Task instructions: Write the material out again in full, exactly.

Data supplied:
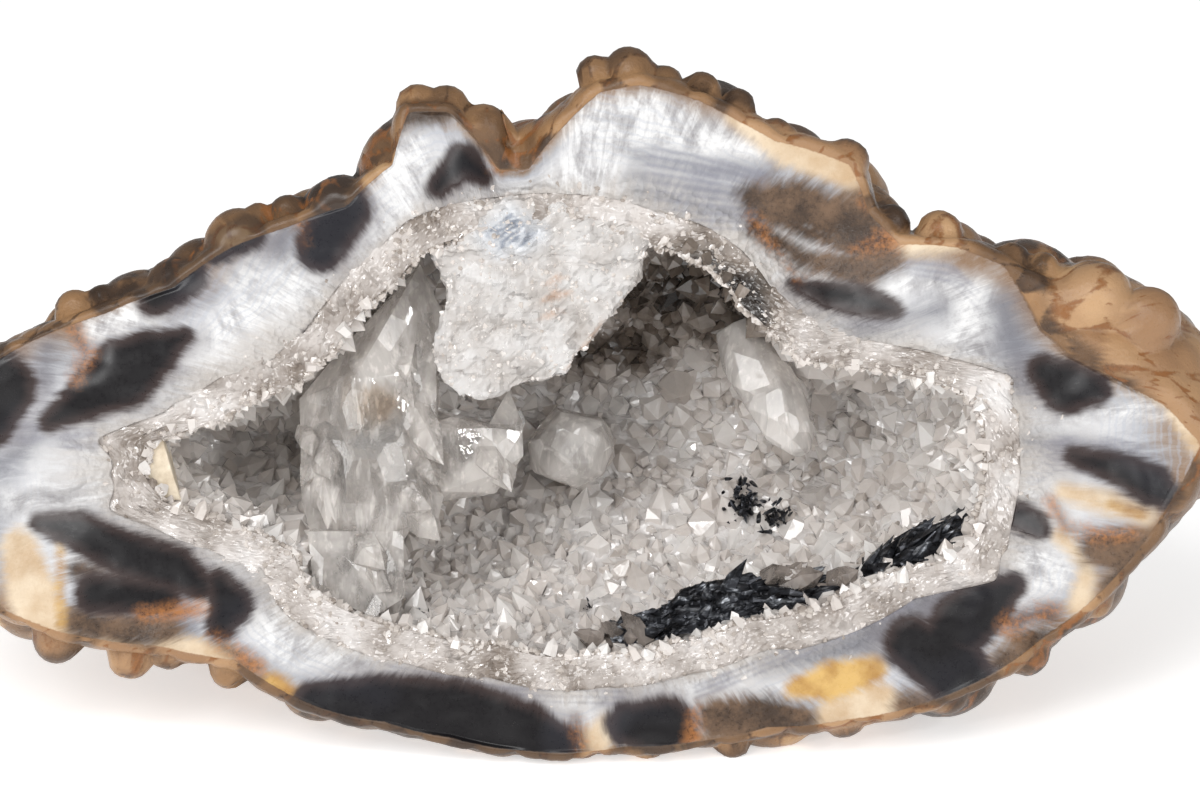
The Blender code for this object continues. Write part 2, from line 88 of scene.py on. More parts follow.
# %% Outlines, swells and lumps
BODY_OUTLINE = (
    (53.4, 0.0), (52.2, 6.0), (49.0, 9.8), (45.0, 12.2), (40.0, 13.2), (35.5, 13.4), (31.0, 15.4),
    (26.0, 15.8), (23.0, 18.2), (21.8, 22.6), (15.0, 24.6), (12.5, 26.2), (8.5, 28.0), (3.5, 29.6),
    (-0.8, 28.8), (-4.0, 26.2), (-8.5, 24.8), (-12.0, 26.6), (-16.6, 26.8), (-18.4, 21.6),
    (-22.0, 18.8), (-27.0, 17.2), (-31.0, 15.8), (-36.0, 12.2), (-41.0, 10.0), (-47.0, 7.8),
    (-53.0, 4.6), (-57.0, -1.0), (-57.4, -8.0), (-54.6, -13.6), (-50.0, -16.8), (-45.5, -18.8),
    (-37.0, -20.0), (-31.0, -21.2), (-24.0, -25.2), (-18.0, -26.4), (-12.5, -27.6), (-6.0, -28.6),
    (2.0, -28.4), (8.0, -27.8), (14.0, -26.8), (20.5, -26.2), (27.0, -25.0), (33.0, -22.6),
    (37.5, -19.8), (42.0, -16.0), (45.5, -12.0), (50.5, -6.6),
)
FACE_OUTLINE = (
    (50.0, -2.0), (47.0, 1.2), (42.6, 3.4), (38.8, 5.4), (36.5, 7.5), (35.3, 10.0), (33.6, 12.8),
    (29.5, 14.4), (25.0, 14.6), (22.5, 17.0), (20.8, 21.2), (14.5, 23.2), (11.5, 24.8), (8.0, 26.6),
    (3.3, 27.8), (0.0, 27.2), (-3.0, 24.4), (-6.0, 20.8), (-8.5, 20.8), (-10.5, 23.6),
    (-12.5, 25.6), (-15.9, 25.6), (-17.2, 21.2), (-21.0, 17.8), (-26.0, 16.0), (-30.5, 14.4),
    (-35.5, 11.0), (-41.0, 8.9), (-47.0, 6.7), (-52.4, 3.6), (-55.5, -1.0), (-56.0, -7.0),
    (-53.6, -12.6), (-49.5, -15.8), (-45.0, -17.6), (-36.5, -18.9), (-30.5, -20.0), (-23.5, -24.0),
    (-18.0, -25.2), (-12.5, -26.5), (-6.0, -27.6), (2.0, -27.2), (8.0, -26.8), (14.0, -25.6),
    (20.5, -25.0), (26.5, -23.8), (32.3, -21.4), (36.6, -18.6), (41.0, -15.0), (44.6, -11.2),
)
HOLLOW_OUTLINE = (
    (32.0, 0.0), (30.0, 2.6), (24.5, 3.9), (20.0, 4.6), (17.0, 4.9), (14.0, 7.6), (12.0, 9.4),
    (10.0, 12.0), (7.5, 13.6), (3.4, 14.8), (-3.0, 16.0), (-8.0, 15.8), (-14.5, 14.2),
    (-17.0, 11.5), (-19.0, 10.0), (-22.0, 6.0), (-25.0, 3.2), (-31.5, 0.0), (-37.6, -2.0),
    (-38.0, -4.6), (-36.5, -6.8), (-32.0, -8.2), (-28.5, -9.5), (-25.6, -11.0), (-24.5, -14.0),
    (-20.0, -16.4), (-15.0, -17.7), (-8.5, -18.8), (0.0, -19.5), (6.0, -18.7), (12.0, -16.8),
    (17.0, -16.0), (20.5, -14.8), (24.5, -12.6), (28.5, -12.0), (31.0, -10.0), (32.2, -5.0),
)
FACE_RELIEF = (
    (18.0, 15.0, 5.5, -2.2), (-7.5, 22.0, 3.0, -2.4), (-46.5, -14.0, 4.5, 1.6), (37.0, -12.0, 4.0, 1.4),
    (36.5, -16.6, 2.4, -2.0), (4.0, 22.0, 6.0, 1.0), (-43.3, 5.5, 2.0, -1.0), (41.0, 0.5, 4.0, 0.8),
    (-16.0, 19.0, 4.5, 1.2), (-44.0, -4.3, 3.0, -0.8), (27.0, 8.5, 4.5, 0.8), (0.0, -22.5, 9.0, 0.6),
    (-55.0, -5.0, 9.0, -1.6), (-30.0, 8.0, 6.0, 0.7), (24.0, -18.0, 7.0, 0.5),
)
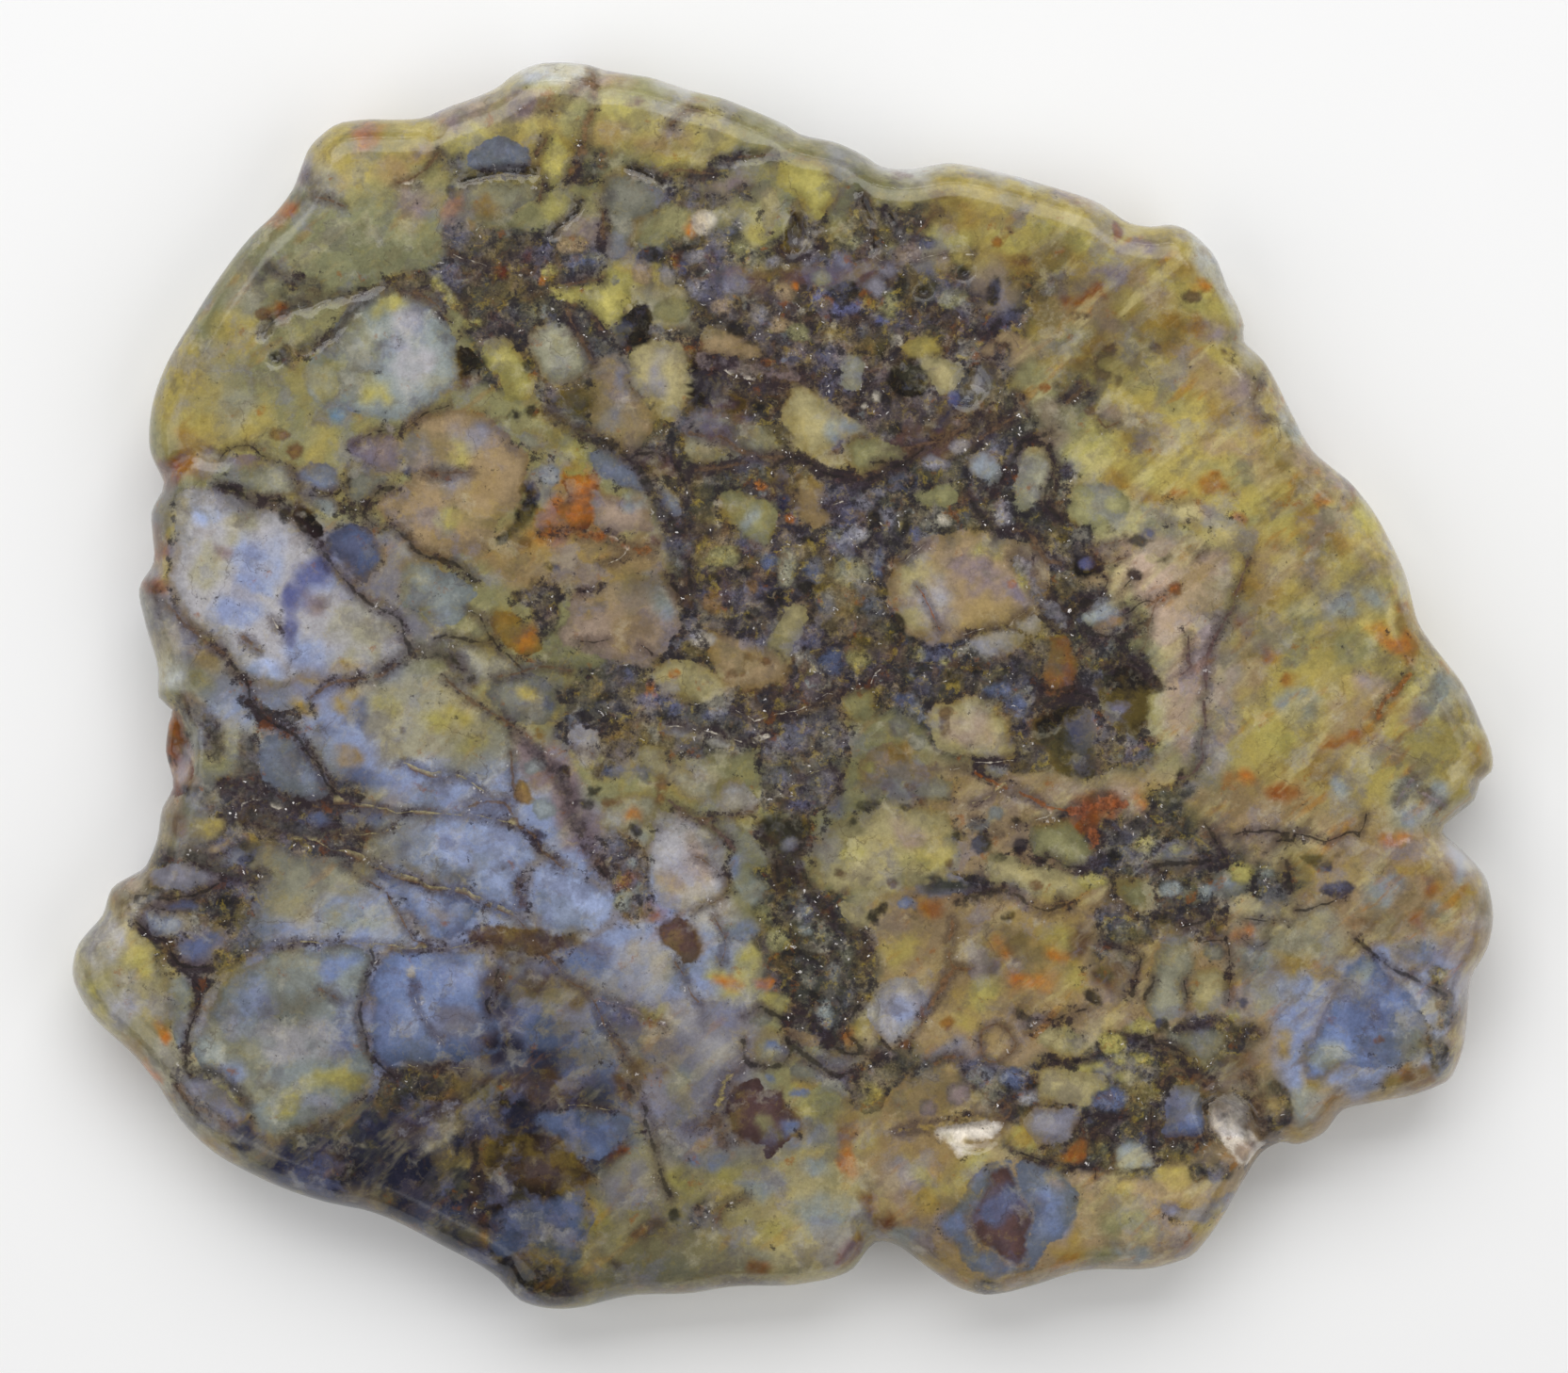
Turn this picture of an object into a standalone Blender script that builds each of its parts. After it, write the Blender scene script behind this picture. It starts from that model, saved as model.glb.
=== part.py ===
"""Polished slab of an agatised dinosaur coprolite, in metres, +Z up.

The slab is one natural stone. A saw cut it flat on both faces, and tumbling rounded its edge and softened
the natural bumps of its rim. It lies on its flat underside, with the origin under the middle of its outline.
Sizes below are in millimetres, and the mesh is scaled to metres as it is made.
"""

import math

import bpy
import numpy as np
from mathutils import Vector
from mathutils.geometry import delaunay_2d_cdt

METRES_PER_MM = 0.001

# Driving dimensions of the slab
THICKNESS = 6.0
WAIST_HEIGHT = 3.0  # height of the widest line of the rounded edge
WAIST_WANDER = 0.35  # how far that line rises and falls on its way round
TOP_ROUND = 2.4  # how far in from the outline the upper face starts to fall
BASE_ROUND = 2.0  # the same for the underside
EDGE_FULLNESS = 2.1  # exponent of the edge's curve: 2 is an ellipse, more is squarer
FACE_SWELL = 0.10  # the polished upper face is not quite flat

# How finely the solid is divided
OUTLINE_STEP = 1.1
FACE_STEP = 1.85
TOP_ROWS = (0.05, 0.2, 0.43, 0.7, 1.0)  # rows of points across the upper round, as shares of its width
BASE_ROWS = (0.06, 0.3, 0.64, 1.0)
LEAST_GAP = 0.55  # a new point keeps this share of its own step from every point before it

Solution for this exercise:
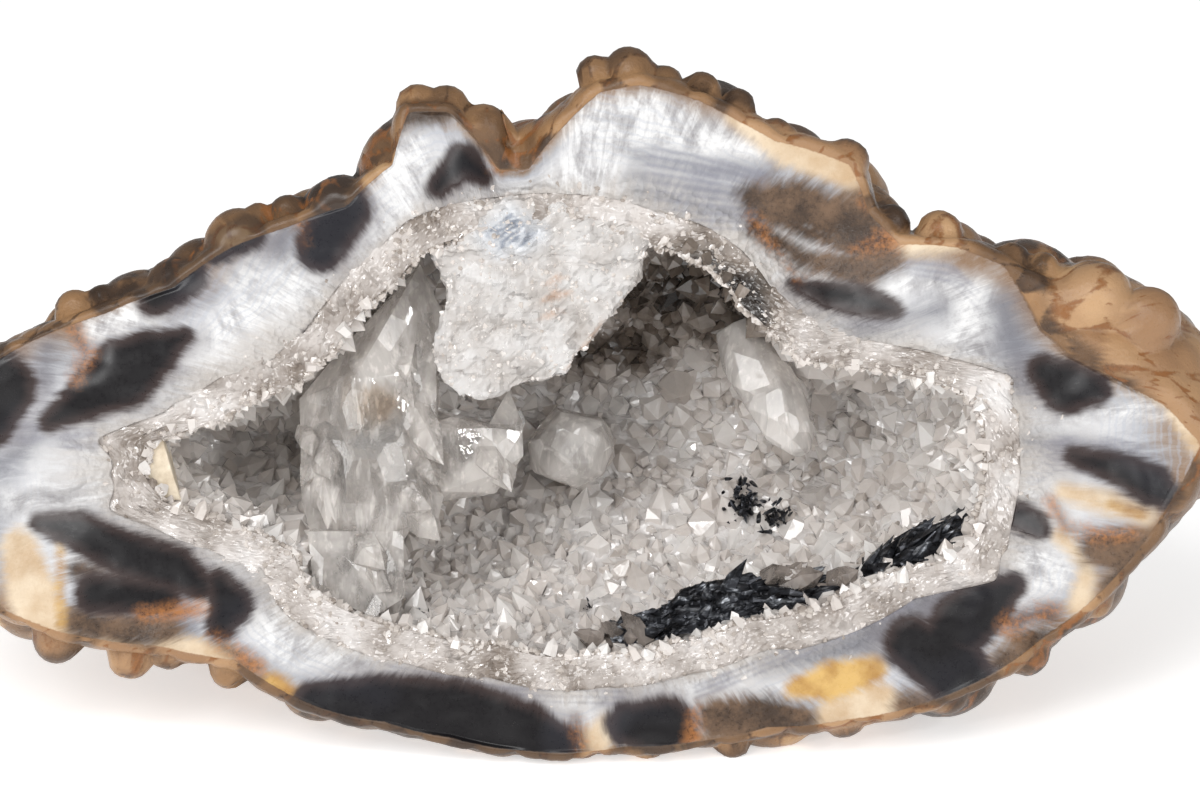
The Blender code for this object continues. Write part 2, from line 88 of scene.py on. More parts follow.
# %% Outlines, swells and lumps
BODY_OUTLINE = (
    (53.4, 0.0), (52.2, 6.0), (49.0, 9.8), (45.0, 12.2), (40.0, 13.2), (35.5, 13.4), (31.0, 15.4),
    (26.0, 15.8), (23.0, 18.2), (21.8, 22.6), (15.0, 24.6), (12.5, 26.2), (8.5, 28.0), (3.5, 29.6),
    (-0.8, 28.8), (-4.0, 26.2), (-8.5, 24.8), (-12.0, 26.6), (-16.6, 26.8), (-18.4, 21.6),
    (-22.0, 18.8), (-27.0, 17.2), (-31.0, 15.8), (-36.0, 12.2), (-41.0, 10.0), (-47.0, 7.8),
    (-53.0, 4.6), (-57.0, -1.0), (-57.4, -8.0), (-54.6, -13.6), (-50.0, -16.8), (-45.5, -18.8),
    (-37.0, -20.0), (-31.0, -21.2), (-24.0, -25.2), (-18.0, -26.4), (-12.5, -27.6), (-6.0, -28.6),
    (2.0, -28.4), (8.0, -27.8), (14.0, -26.8), (20.5, -26.2), (27.0, -25.0), (33.0, -22.6),
    (37.5, -19.8), (42.0, -16.0), (45.5, -12.0), (50.5, -6.6),
)
FACE_OUTLINE = (
    (50.0, -2.0), (47.0, 1.2), (42.6, 3.4), (38.8, 5.4), (36.5, 7.5), (35.3, 10.0), (33.6, 12.8),
    (29.5, 14.4), (25.0, 14.6), (22.5, 17.0), (20.8, 21.2), (14.5, 23.2), (11.5, 24.8), (8.0, 26.6),
    (3.3, 27.8), (0.0, 27.2), (-3.0, 24.4), (-6.0, 20.8), (-8.5, 20.8), (-10.5, 23.6),
    (-12.5, 25.6), (-15.9, 25.6), (-17.2, 21.2), (-21.0, 17.8), (-26.0, 16.0), (-30.5, 14.4),
    (-35.5, 11.0), (-41.0, 8.9), (-47.0, 6.7), (-52.4, 3.6), (-55.5, -1.0), (-56.0, -7.0),
    (-53.6, -12.6), (-49.5, -15.8), (-45.0, -17.6), (-36.5, -18.9), (-30.5, -20.0), (-23.5, -24.0),
    (-18.0, -25.2), (-12.5, -26.5), (-6.0, -27.6), (2.0, -27.2), (8.0, -26.8), (14.0, -25.6),
    (20.5, -25.0), (26.5, -23.8), (32.3, -21.4), (36.6, -18.6), (41.0, -15.0), (44.6, -11.2),
)
HOLLOW_OUTLINE = (
    (32.0, 0.0), (30.0, 2.6), (24.5, 3.9), (20.0, 4.6), (17.0, 4.9), (14.0, 7.6), (12.0, 9.4),
    (10.0, 12.0), (7.5, 13.6), (3.4, 14.8), (-3.0, 16.0), (-8.0, 15.8), (-14.5, 14.2),
    (-17.0, 11.5), (-19.0, 10.0), (-22.0, 6.0), (-25.0, 3.2), (-31.5, 0.0), (-37.6, -2.0),
    (-38.0, -4.6), (-36.5, -6.8), (-32.0, -8.2), (-28.5, -9.5), (-25.6, -11.0), (-24.5, -14.0),
    (-20.0, -16.4), (-15.0, -17.7), (-8.5, -18.8), (0.0, -19.5), (6.0, -18.7), (12.0, -16.8),
    (17.0, -16.0), (20.5, -14.8), (24.5, -12.6), (28.5, -12.0), (31.0, -10.0), (32.2, -5.0),
)
FACE_RELIEF = (
    (18.0, 15.0, 5.5, -2.2), (-7.5, 22.0, 3.0, -2.4), (-46.5, -14.0, 4.5, 1.6), (37.0, -12.0, 4.0, 1.4),
    (36.5, -16.6, 2.4, -2.0), (4.0, 22.0, 6.0, 1.0), (-43.3, 5.5, 2.0, -1.0), (41.0, 0.5, 4.0, 0.8),
    (-16.0, 19.0, 4.5, 1.2), (-44.0, -4.3, 3.0, -0.8), (27.0, 8.5, 4.5, 0.8), (0.0, -22.5, 9.0, 0.6),
    (-55.0, -5.0, 9.0, -1.6), (-30.0, 8.0, 6.0, 0.7), (24.0, -18.0, 7.0, 0.5),
)
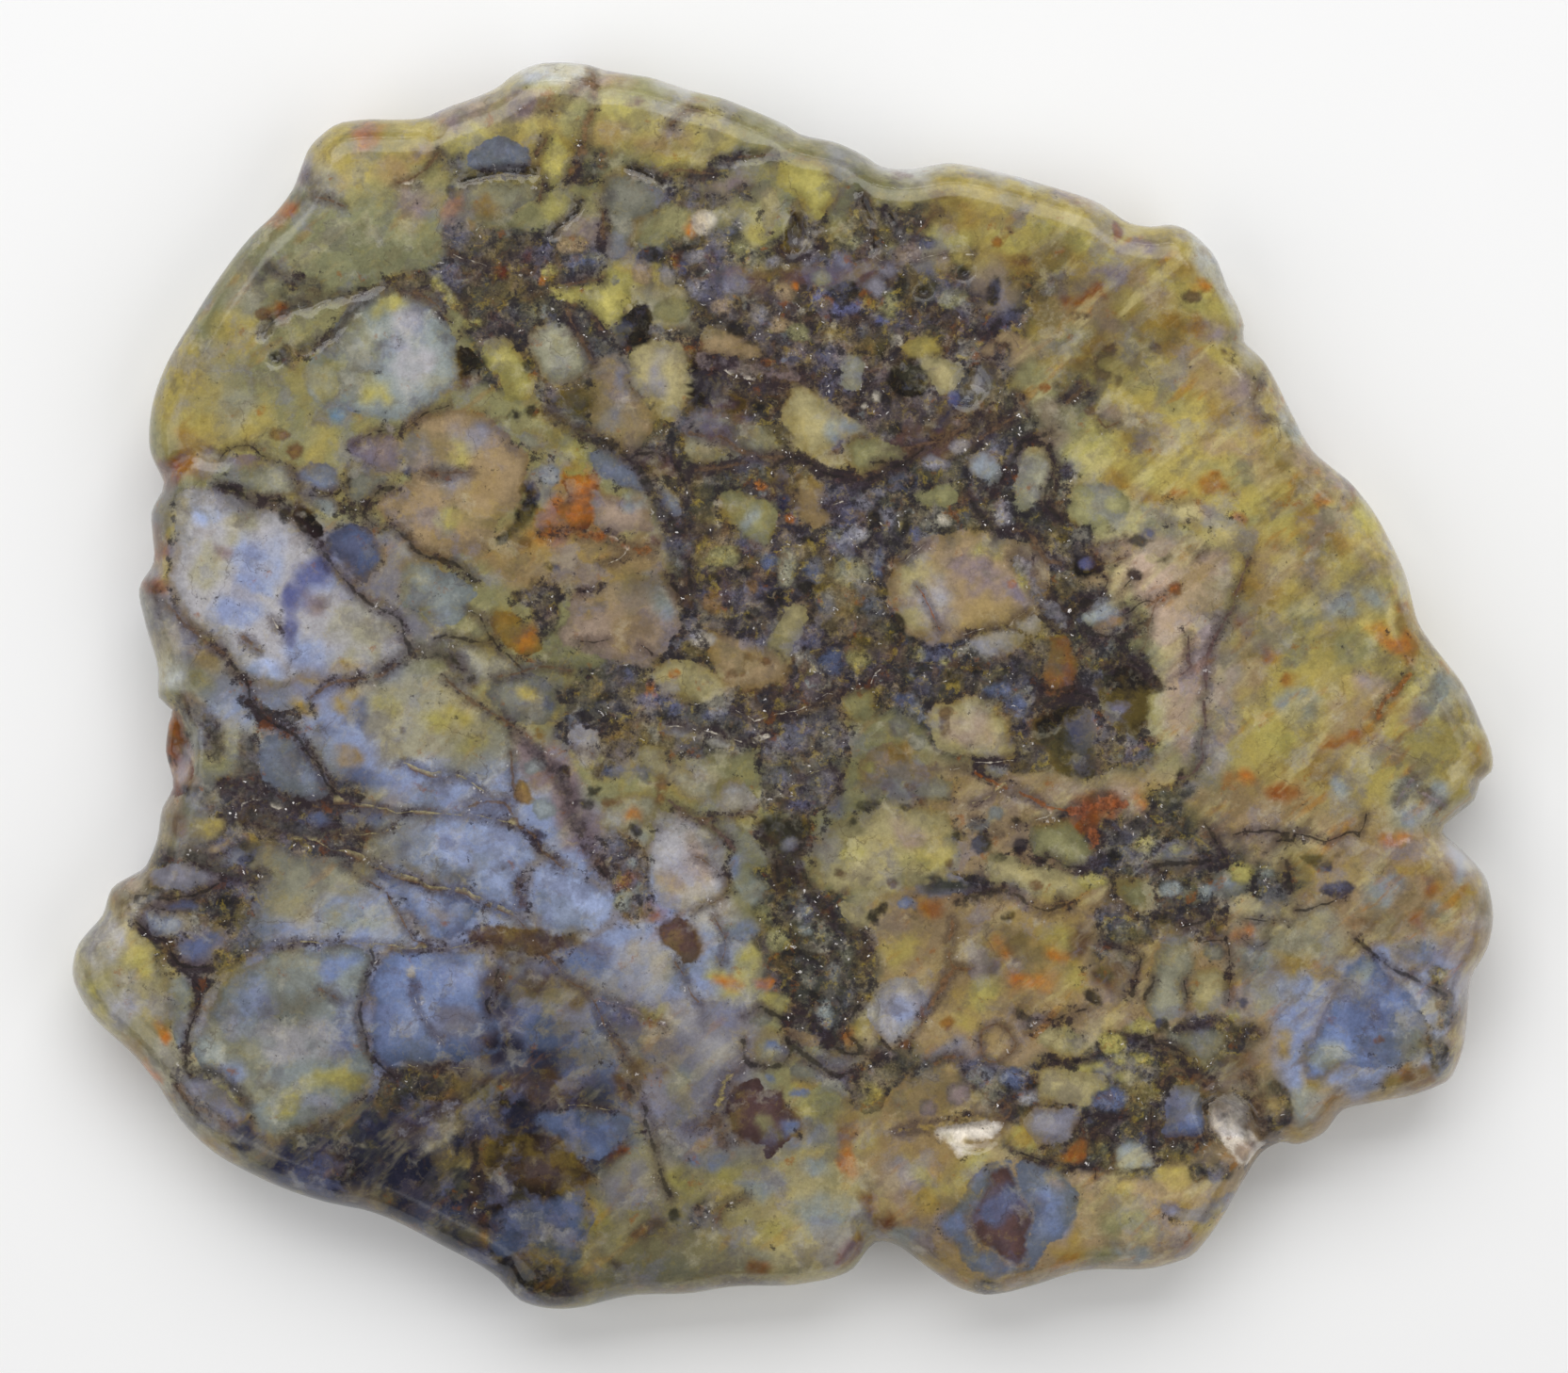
Turn this picture of an object into a standalone Blender script that builds each of its parts. After it, write the Blender scene script behind this picture. It starts from that model, saved as model.glb.
=== part.py ===
"""Polished slab of an agatised dinosaur coprolite, in metres, +Z up.

The slab is one natural stone. A saw cut it flat on both faces, and tumbling rounded its edge and softened
the natural bumps of its rim. It lies on its flat underside, with the origin under the middle of its outline.
Sizes below are in millimetres, and the mesh is scaled to metres as it is made.
"""

import math

import bpy
import numpy as np
from mathutils import Vector
from mathutils.geometry import delaunay_2d_cdt

METRES_PER_MM = 0.001

# Driving dimensions of the slab
THICKNESS = 6.0
WAIST_HEIGHT = 3.0  # height of the widest line of the rounded edge
WAIST_WANDER = 0.35  # how far that line rises and falls on its way round
TOP_ROUND = 2.4  # how far in from the outline the upper face starts to fall
BASE_ROUND = 2.0  # the same for the underside
EDGE_FULLNESS = 2.1  # exponent of the edge's curve: 2 is an ellipse, more is squarer
FACE_SWELL = 0.10  # the polished upper face is not quite flat

# How finely the solid is divided
OUTLINE_STEP = 1.1
FACE_STEP = 1.85
TOP_ROWS = (0.05, 0.2, 0.43, 0.7, 1.0)  # rows of points across the upper round, as shares of its width
BASE_ROWS = (0.06, 0.3, 0.64, 1.0)
LEAST_GAP = 0.55  # a new point keeps this share of its own step from every point before it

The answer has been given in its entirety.